We already contemplated in a previous article that changes might come in relation to Article 3 of Royal Decree-Law 34/2020 of 17 November (“RDL 34”) which facilitated, in an exceptional manner, attendance at or the holding of general shareholders’ meetings of mercantile companies via electronic means without the need for express regulation in the bylaws, omitting, due to carelessness it seems, the managing bodies.

On 27 January the Official State Gazette published Royal Decree-Law 2/2021 of 26 January, by virtue of which, via a final seventh provision, this omission was rectified by amending the aforementioned Article 3 of RDL 34 and introducing the exceptional possibility of holding meetings of the managing bodies by electronic means for the course of this year, even when this option is not foreseen in the corporate bylaws.
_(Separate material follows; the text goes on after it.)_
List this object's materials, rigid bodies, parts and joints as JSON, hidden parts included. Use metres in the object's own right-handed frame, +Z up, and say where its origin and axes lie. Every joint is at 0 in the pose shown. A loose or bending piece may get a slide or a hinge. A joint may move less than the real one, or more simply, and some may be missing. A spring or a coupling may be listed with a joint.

In this respect, not everything that has arisen from the pandemic has been negative. These temporary regulations that have had to be exceptionally introduced during the period of confinement and restrictions on mobility have meant that, due to the transposition to the Spanish legal system of Directive (EU) 2017/828 of the European Parliament and of the Council of 17 May 2017, the modification of the Law on Capital Stock Companies (the “Law”) is foreseen. The possibility is also foreseen for Spanish limited companies (sociedades limitadas) of virtual attendance at the general members’ meetings and also introducing the possibility for said corporate bodies to hold their meetings completely by electronic means. With regard to the board of directors, this body already has a broad margin to self-govern, meaning that there is no disadvantage, at this time, to including this possibility in the corporate bylaws.

For this reason, once the amendments to the Law take effect, we recommend that companies modify their corporate bylaws in this regard, in order to include these regulations.